Check the appropriate box below if the Form 8-K filing is intended to simultaneously satisfy the filing obligation of the registrant under any of the following provisions:

 

¨ Written communications pursuant to Rule 425 under the Securities Act (17 CFR 230.425)

 

¨ Soliciting material pursuant to Rule 14a-12 under the Exchange Act (17 CFR 240.14a-12)

 

¨ Pre-commencement communications pursuant to Rule 14d-2(b) under the Exchange Act (17 CFR 240.14d-2(b))

 

¨ Pre-commencement communications pursuant to Rule 13e-4(c) under the Exchange Act (17 CFR 240.13e-4(c))

 

 

 


Item 7.01 Regulation FD Disclosure

First Data Corporation (the “Company”) today announced that it intends to seek amendments to its senior secured credit facilities to, among other things:

(i) extend the maturity of all or a portion of the revolving credit commitments and revolving credit loans under our senior secured revolving credit facility to the earliest of: (x) June 24, 2015, if on such date the aggregate outstanding principal amount of our 9.875% Senior Notes due 2015 and 10.55% Senior PIK Notes due 2015 exceeds $750.0 million, (y) December 31, 2015, if on such date the aggregate outstanding principal amount of our 11.25% Senior Subordinated Notes due 2016 exceeds $750.0 million and (z) September 24, 2016 (or, in each case above, if such date is not a business day, the next preceding business day) (the “Revolver Extension”);

(ii) convert an amount expected to be not less than approximately $3,000 million (which amount may be increased prior to the effectiveness of the amendment at our discretion) of the existing term loans under our senior secured term loan facility into new dollar- and euro-denominated extended tranches of term loans, each of which will mature on March 24, 2018 (or, if such date is not a business day, the next preceding business day) (the “Term Loan Extension”);

(iii) allow the Company to permanently reduce the revolving credit commitments subject to the Revolver Extension while maintaining the revolving credit commitments not subject to the Revolver Extension in their original amount;

(iv) increase the interest rate applicable to the revolving credit loans subject to the Revolver Extension and term loans subject to the Term Loan Extension to a rate equal to, at our option, either (x) LIBOR for deposits in the applicable currency plus 375 basis points or (y) with regard to dollar denominated borrowings, a base rate plus 275 basis points; and

(v) increase the commitment fee payable on the undrawn portion of the revolving credit commitments subject to the Revolver Extension to 75 basis points.

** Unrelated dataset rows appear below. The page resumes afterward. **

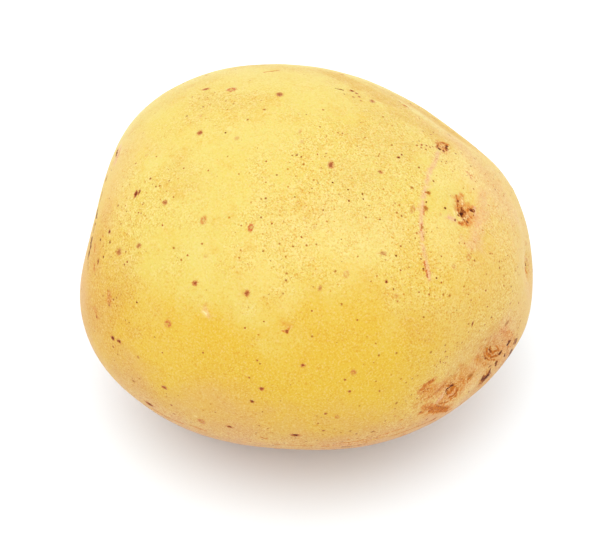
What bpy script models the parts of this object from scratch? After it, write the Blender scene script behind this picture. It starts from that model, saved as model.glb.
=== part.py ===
"""A round-oval table potato, as dug and washed, lying on its flattest side.

Blender 4.5, in metres, +Z up. The long axis is X: the stem end is at -X and the bud end at +X.
The origin is on the surface that the potato lies on, under the middle of its outline.
"""

import math

import bmesh
import bpy
from mathutils import Vector

NAME = "potato"

# Driving dimensions, in metres.
LENGTH = 0.0840
WIDTH = 0.0780
THICKNESS = 0.0650

# It lies on one flat facet, cut this far above the belly's lowest point.
REST_CUT = 0.0020
REST_LIP = 0.00015  # the skin is drawn in to the facet from this far above it
REST_RADIUS = 0.0132  # from the facet's middle to its corners
REST_CORNERS = 3

# Places on the potato are two angles in degrees: to_bud runs from -90 at the tip of the stem end
# to 90 at the tip of the bud end, and turn goes around the long axis, from 0 at the front over
# 90 on top and 180 at the back to 270 underneath.
BUD_TAPER = 0.07  # the bud end is slimmer than the stem end by this share of the middle

# Broad swellings and hollows: (to_bud, turn, spread in degrees, height in metres).
LOBES = {
    "stem_shoulder": (-48, 86, 33, 0.0040),
    "stem_hollow": (-77, 67, 13.5, -0.0038),
    "stem_cheek": (-50, -9, 17, 0.0022),
    "back_flat": (26, 138, 12, -0.0023),
    "top_ridge": (16, 153, 10, 0.0007),
    "belly_flat": (4, -42, 16, -0.0011),
    "bud_flank": (60, -4, 16, -0.0042),
    "bud_tip": (76, 135, 13, -0.0026),
    "back_hip": (30, 200, 22, 0.0015),
    "back_hollow": (-15, 188, 16, -0.0012),
    "under_flat": (5, 268, 28, -0.0015),
    "under_cheek": (-30, 300, 20, 0.0010),
}

# Eyes: (to_bud, turn, half width, depth), in degrees and metres. They crowd towards the bud end.
EYES = {
    "crown_eye": (41.5, 82.5, 0.0036, 0.0010),
    "ridge_eye": (30, 106.5, 0.0028, 0.0006),
    "folded_eye": (50, -15, 0.0040, 0.0011),
    "ring_eye": (67.5, -15.5, 0.0030, 0.0008),
    "tip_eye": (78, 150, 0.0030, 0.0009),
    "back_bud_eye": (52, 168, 0.0038, 0.0011),
    "back_low_eye": (40, 232, 0.0036, 0.0010),
    "back_middle_eye": (14, 186, 0.0040, 0.0012),
    "under_eye": (22, 288, 0.0034, 0.0008),
    "back_stem_eye": (-24, 214, 0.0036, 0.0009),
    "stem_top_eye": (-46, 146, 0.0032, 0.0007),
}
BROW_SHARE = 0.45  # a brow stands this share of its eye's depth proud, on the stem side
EYE_REACH = 2.6  # an eye shapes the skin out to this many half widths

# The scar where the stolon held the potato: a small ring-shaped rim around a pit.
SCAR_PLACE = (-84, 176)
SCAR_RADIUS = 0.0026
SCAR_DEPTH = 0.0011
SCAR_RIM = 0.0004

SPHERE_LEVEL = 5  # an icosphere of 5120 triangles, halved once more around each eye

SKIN_COLOUR = (0.84, 0.62, 0.20, 1.0)
SKIN_ROUGHNESS = 0.48


def direction(to_bud, turn):
    """The unit vector from the potato's middle towards a place on its skin."""
    along, around = math.radians(to_bud), math.radians(turn)
    return Vector((
        math.sin(along),
        -math.cos(along) * math.cos(around),
        math.cos(along) * math.sin(around),
    ))


def bell(distance, spread):
    return math.exp(-0.5 * (distance / spread) ** 2)


def body_point(unit):
    """Where a unit direction meets the potato before its eyes, and the outward normal there."""
    half = Vector((LENGTH / 2, WIDTH / 2, (THICKNESS + REST_CUT) / 2))
    slimming = 1 - BUD_TAPER * unit.x
    point = Vector((unit.x * half.x, unit.y * half.y * slimming, unit.z * half.z * slimming))
    normal = Vector((unit.x / half.x, unit.y / half.y, unit.z / half.z)).normalized()
    swell = 0.0
    for to_bud, turn, spread, height in LOBES.values():
        swell += height * bell(math.degrees(unit.angle(direction(to_bud, turn))), spread)
    return point + normal * swell, normal


def eye_dent(offset, normal, half_width, depth):
    """How far an eye moves the skin at this offset from its middle: a lens-shaped pit, longer across
    the potato than along it, and a curved brow on its stem side."""
    if offset.length > EYE_REACH * half_width:
        return 0.0
    flat = offset - normal * offset.dot(normal)
    along = flat.x / half_width
    across = math.sqrt(max(flat.length_squared - flat.x ** 2, 0.0)) / half_width
    pit = bell(along, 0.42) * bell(across, 0.72)
    brow = bell(along + 0.95 - 0.35 * across ** 2, 0.30) * bell(across, 0.85)
    return depth * (BROW_SHARE * brow - pit)


def scar_dent(distance):
    rim = SCAR_RIM * bell(distance - SCAR_RADIUS, SCAR_RADIUS * 0.35)
    return rim - SCAR_DEPTH * bell(distance, SCAR_RADIUS * 0.55)


def make_ball():
    """A unit icosphere with its edges halved once around each eye and the scar."""
    bm = bmesh.new()
    bmesh.ops.create_icosphere(bm, subdivisions=SPHERE_LEVEL, radius=1.0)
    centres = [(direction(*eye[:2]), eye[2]) for eye in EYES.values()]
    centres.append((direction(*SCAR_PLACE), SCAR_RADIUS))
    near = []
    for edge in bm.edges:
        middle = ((edge.verts[0].co + edge.verts[1].co) / 2).normalized()
        for centre, half_width in centres:
            if middle.angle(centre) * WIDTH / 2 < 1.8 * half_width:
                near.append(edge)
                break
    bmesh.ops.subdivide_edges(bm, edges=near, cuts=1, use_grid_fill=True)
    bmesh.ops.triangulate(bm, faces=bm.faces[:])
    for vert in bm.verts:
        vert.co.normalize()
    return bm


def shape_potato(bm):
    """Moves every vertex of the ball to the potato's skin."""
    eyes = []
    for to_bud, turn, half_width, depth in EYES.values():
        point, normal = body_point(direction(to_bud, turn))
        eyes.append((point, normal, half_width, depth))
    scar, _ = body_point(direction(*SCAR_PLACE))
    for vert in bm.verts:
        point, normal = body_point(vert.co)
        dent = scar_dent((point - scar).length)
        for centre, eye_normal, half_width, depth in eyes:
            dent += eye_dent(point - centre, eye_normal, half_width, depth)
        vert.co = point + normal * dent


def extent(bm, axis):
    values = [vert.co[axis] for vert in bm.verts]
    return min(values), max(values)


def nearest(points, place):
    return min(points, key=lambda point: (point - place).length)


def cut_rest_facet(bm):
    """Draws the lowest part of the belly in to the corners of one flat facet."""
    level = extent(bm, 2)[0] + REST_CUT
    belly = [vert for vert in bm.verts if vert.co.z < level + REST_LIP]
    middle = sum((vert.co for vert in belly), Vector()) / len(belly)
    corners = []
    for i in range(REST_CORNERS):
        around = 2 * math.pi * i / REST_CORNERS
        x = middle.x + REST_RADIUS * math.cos(around)
        y = middle.y + REST_RADIUS * math.sin(around)
        corners.append(Vector((x, y, level)))
    for vert in belly:
        vert.co = nearest(corners, vert.co)
    bmesh.ops.remove_doubles(bm, verts=belly, dist=0.00001)


def fit_and_place(bm):
    """Brings the potato to its driving dimensions and sets its origin."""
    for axis, size in enumerate((LENGTH, WIDTH, THICKNESS)):
        low, high = extent(bm, axis)
        middle = low if axis == 2 else (low + high) / 2
        for vert in bm.verts:
            vert.co[axis] = (vert.co[axis] - middle) * size / (high - low)


def skin_material():
    material = bpy.data.materials.new("potato_skin")
    material.use_nodes = True
    shader = material.node_tree.nodes["Principled BSDF"]
    shader.inputs["Base Color"].default_value = SKIN_COLOUR
    shader.inputs["Roughness"].default_value = SKIN_ROUGHNESS
    shader.inputs["Metallic"].default_value = 0.0
    material.diffuse_color = SKIN_COLOUR
    return material


def make_potato(collection):
    bm = make_ball()
    shape_potato(bm)
    cut_rest_facet(bm)
    fit_and_place(bm)
    bmesh.ops.recalc_face_normals(bm, faces=bm.faces[:])
    mesh = bpy.data.meshes.new(NAME)
    bm.to_mesh(mesh)
    bm.free()
    mesh.shade_smooth()
    mesh.materials.append(skin_material())
    potato = bpy.data.objects.new(NAME, mesh)
    collection.objects.link(potato)
    return potato


def main():
    for old in list(bpy.data.objects):
        bpy.data.objects.remove(old)
    collection = bpy.data.collections.new(NAME)
    bpy.context.scene.collection.children.link(collection)
    make_potato(collection)


main()
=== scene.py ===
# A washed table potato on a white table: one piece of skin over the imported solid.
import math
import random

import bmesh
import bpy
import numpy as np
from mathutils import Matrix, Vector, noise
from mathutils.bvhtree import BVHTree
from mathutils.kdtree import KDTree


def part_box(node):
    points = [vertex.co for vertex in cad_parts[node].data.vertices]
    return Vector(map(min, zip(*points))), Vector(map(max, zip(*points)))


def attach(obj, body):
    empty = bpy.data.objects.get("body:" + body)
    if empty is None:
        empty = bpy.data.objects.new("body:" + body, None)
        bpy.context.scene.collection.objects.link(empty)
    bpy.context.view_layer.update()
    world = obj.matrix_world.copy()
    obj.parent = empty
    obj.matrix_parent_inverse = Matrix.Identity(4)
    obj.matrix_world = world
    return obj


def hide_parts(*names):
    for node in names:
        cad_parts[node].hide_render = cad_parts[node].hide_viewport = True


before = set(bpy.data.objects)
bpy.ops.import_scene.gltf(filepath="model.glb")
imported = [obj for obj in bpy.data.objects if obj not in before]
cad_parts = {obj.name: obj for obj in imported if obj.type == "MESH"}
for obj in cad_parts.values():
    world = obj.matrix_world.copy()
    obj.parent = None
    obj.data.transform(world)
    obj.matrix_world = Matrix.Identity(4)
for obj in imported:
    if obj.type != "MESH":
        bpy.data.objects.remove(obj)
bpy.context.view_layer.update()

mm = 0.001
cadLow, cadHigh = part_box("potato")
cadSize = cadHigh - cadLow

potato = {
    "middle": (0.5115, 0.5029, 0.4616),  # of the rounded body, as shares of the solid's box
    "half": (0.5103, 0.4994, 0.5093),  # half its length, width and height, as shares too
    "slimmerBud": 0.07,  # how much slimmer the bud end is than the middle
    "ballLevel": 7,  # of the starting ball, whose edges are then halved round the marks
    "castFrom": 12,  # mm outside the rounded body, where the way to the solid starts
    "facetsSmoothed": 10,  # rounds that melt the solid's facets into one skin
    "seamsSmoothed": 2,  # rounds that even out the halved edges
    "swells": ((15.0, 0.20), (6.5, 0.07), (2.6, 0.022), (1.1, 0.009)),  # size and height, mm
    "swellSeed": (3.7, 1.3, -2.1),
}


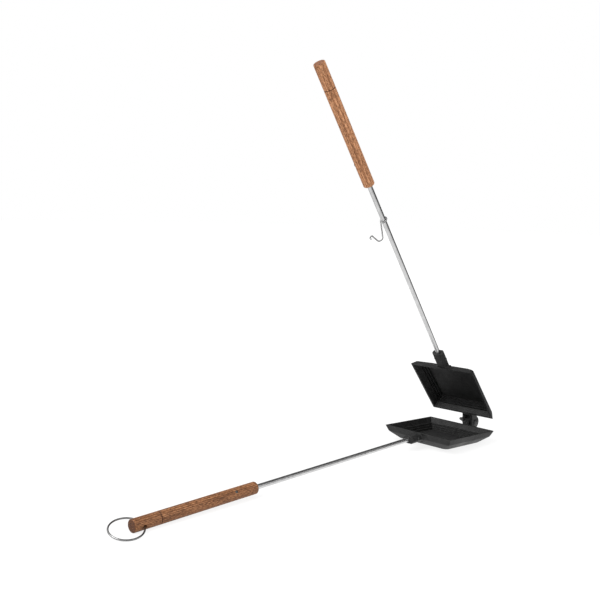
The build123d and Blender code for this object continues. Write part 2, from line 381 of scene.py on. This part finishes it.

The effectiveness of the amendments is subject to certain conditions, including, among other things, (x) the Company’s obtaining consent of (A) each lender under the senior secured credit facilities holding loans and/or revolving credit commitments that are to be subject to the Revolver Extension and/or the Term Loan Extension, as applicable and (B) the lenders holding a majority of the commitments and loans outstanding under the senior secured credit facilities, (y) at least $50 million of revolving credit commitments and revolving credit loans and an amount expected to be approximately $3,000 million of term loans becoming subject to the Revolver Extension and the Term Loan Extension, respectively and (z) within 90 days of the date of executing the amendment agreement, the Company having issued senior secured notes yielding gross cash proceeds in an amount expected to be not less than approximately $750 million, the net cash proceeds of which shall have been used to repay term loans under our senior secured term loan facility.

Immediately after the effectiveness of such amendments the Company intends to effect a permanent reduction of the revolving credit commitments that are subject to the Revolver Extension in an amount equal to at least 20%.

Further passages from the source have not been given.